While there's a way to get around this with a slightly different ABAC mechanism, there is no free lunch. We faced a dilemma: either we limit the total number of projects per user, or you limit the total number of projects in our system. Eventually we decided to try something else.

AssumeRoleWithWebIdentity [Rejected]

Idea here is to dynamically generate access control based on the WebIdentity provided. We look up the user in the DynamoDB table, check what projects the user belongs to, and builds a custom IAM Role that allows the user the ability to access only those buckets.

User flow:

  1. User signs in with Cognito User Pool to get a JWT.
  2. User calls getId to get an identity pool ID.
  3. User calls AssumeRoleWithWebIdentity with the identity pool ID.
  4. The Lambda function looks at the ID, looks up the DynamoDB table to check the projects the user is in, and builds a custom IAM role which is the intersection of the base IAM role (allows access to all S3 buckets) and the dynamically-generated InlinePolicy.

Advantages:

The key advantage is that this allows us to dynamically generate a custom IAM role depending on the user's projects, which solves a lot of the problems of the previous approaches:

  1. It would require fewer requests to switch roles and access buckets from different projects, making the frontend development much simpler. In the role-based control approach a user has multiple roles, and the frontend needs to make multiple getCredentialsForidentity calls to switch between these roles in order to access buckets from different projects. The new ABAC system would not require switching roles with getCredentialsForIdentity as there is only one role for that particular identity.
  2. It would potentially allow more fine-grained control of project resources. For example, a user group might have "superusers" and "regular users", and this could be reflected in the DynamoDB. In fact, you can put any type of condition/property in the DynamoDB and we could check for that.

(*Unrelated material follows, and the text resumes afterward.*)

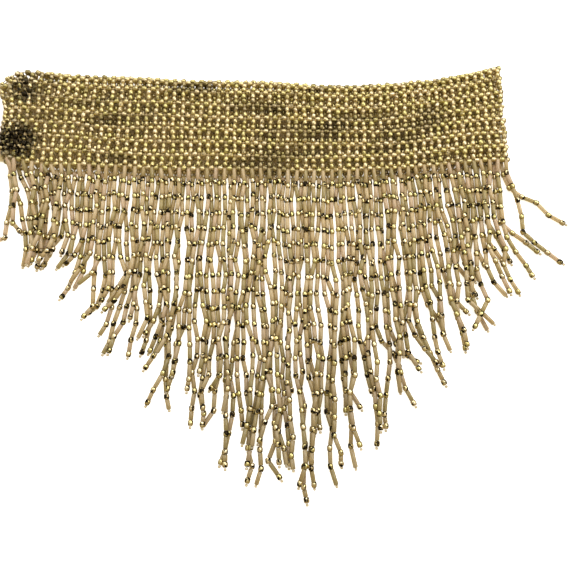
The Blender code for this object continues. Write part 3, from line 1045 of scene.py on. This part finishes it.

The dealbreaker disadvantage is that this approach is not secure, because AssumeRoleWithWebIdentity is a call that does not require credentials to make. (This is not quite the same as an unauthenticated endpoint: you still need a valid Cognito OpenID token). Why is this a problem? Because this means a user could technically write their own custom frontend and call AssumeRoleWithWebIdentity themselves. They could then pass in an empty inline policy, which would give them access to all S3 buckets. While this is a bit of an edge case, we thought this was nevertheless a security flaw and abandoned this idea.

AssumeRole [Accepted]

Like before, the idea here is to dynamically generate the IAM role based on the user.

User flow:

  1. User signs in with Cognito User Pool to get a JWT Bearer Token.
  2. User calls the auths/resources endpoint using a GET request, passing in the JWT Bearer Token.
  3. The auths/resources endpoint calls a Lambda function, which looks at the user ID contained in the JWT Bearer Token, looks up the DynamoDB table to check the projects the user is in.
  4. The Lambda function generates a custom InlinePolicy from the information it obtains in the DynamoDB Table.
  5. The lambda function calls sts.assumeRole to generate a custom IAM role, which is the intersection of the base IAM role (allows access to all S3 buckets) and the dynamically-generated InlinePolicy.

The auths/resources endpoint is private. Anyone who tries to access it without a valid JWT Bearer token will be given a 401 Forbidden error.

This approach is very similar to the previous AssumeRoleWithWebIdentity. The key difference is that the user himself cannot call assumeRole. I have given permissions only for the Lambda function to call assumeRole. So the user cannot create his own frontend like he could in AssumeRoleWithWebIdentity.

Advantages:

  • Secure
  • No exponential number of user groups
  • No need to switch roles
  • Fine-grained access control

Disadvantages:

  • There is a maximum character limit in a single permissions policy (10240 chars). This means that we can only have at most ~50 concurrent projects per user. We decided that this was an acceptable limit.

AssumeRole's Base IAM Role

The Base IAM role allows access to all S3 buckets, and looks like this:

AllowAccessToAllS3BucketsRole:
Type: "AWS::IAM::Role"
Properties:
RoleName: ${self:custom.IAMRolePrefix}-allow-access-to-all-s3-buckets-role
AssumeRolePolicyDocument:
Version: '2012-10-17'
Statement:
- Effect: 'Allow'
Principal:
AWS:
Fn::GetAtt:
- AllowAssumeRoleRole
- Arn
Action:
- sts:AssumeRole
PermissionsBoundary: 'arn:aws:iam::052567997892:policy/GCCIAccountBoundary'
Policies:
- PolicyName: 'allow-access-to-all-s3-buckets'
PolicyDocument:
Version: '2012-10-17'
Statement:
Action:
- s3:GetObject
- s3:PutObject
- s3:PutObjectAcl
- s3:PutObjectVersionAcl
- s3:ListBucket
Effect: Allow
Resource:
- arn:aws:s3:::*
- arn:aws:s3:::*/*
Condition:
Bool:
aws:SecureTransport: true

For security purposes, only the AllowAssumeRoleRole is allowed to assume this role. This base role should not be passed to the user. Instead, we will create a new role like this:

export async function assumeRole() {
const baseRoleArn = 'arn:aws:iam::052567997892:role/iamrole-imda-psf-lieudev-allow-access-to-all-s3-buckets-role'
const inlinePolicy = ... // create the inline policy here after a DynamoDB query
const assumeRoleParams = {
RoleArn: baseRoleArn, // Role the caller is assuming (base role). In this case, AllowAccessToS3Buckets
RoleSessionName: 'TestUser', // pass the name associated with the user
Policy: inlinePolicy,
DurationSeconds: 3600,
}

try {
const sts = new AWS.STS()
const tokenResult = await sts.assumeRole(assumeRoleParams).promise()
...

We can see that we pass in inlinePolicy into assumeRoleParams, which creates a new role which is the intersection of inlinePolicy and baseRoleArn. This will allow only access to resources that are allowed inside inlinePolicy.